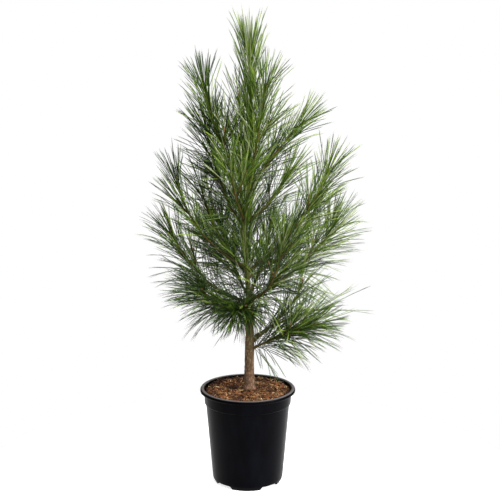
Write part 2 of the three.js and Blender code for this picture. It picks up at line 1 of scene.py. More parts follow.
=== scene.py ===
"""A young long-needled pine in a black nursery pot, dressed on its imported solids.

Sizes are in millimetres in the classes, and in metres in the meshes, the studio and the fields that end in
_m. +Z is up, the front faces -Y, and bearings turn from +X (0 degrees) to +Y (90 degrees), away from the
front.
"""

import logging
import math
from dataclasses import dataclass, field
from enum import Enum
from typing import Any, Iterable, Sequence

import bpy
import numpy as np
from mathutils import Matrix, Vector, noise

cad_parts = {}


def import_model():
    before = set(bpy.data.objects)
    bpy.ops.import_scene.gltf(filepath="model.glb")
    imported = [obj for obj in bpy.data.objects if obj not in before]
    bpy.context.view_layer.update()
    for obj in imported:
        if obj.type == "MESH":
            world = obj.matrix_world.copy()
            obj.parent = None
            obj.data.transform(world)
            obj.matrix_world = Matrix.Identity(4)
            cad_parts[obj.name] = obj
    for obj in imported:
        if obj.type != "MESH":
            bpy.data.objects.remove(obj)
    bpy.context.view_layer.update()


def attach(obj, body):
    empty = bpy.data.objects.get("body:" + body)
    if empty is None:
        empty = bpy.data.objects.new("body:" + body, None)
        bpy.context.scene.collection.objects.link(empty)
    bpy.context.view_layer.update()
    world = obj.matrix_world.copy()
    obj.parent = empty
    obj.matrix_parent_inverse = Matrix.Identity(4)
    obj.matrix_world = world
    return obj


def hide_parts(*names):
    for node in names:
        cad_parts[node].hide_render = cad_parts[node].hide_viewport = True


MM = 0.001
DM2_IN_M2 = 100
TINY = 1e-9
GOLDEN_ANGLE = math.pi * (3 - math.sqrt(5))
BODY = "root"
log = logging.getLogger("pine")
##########
▶ **Task directions**: Copy verbatim the line that contains "bpy.context.scene.collection.objects.link(empty)", the line that contains "cad_parts[node].hide_render = cad_parts[node].hide_viewport", and all lines between them.

▶ **Answer to the exercise**:
        bpy.context.scene.collection.objects.link(empty)
    bpy.context.view_layer.update()
    world = obj.matrix_world.copy()
    obj.parent = empty
    obj.matrix_parent_inverse = Matrix.Identity(4)
    obj.matrix_world = world
    return obj


def hide_parts(*names):
    for node in names:
        cad_parts[node].hide_render = cad_parts[node].hide_viewport = True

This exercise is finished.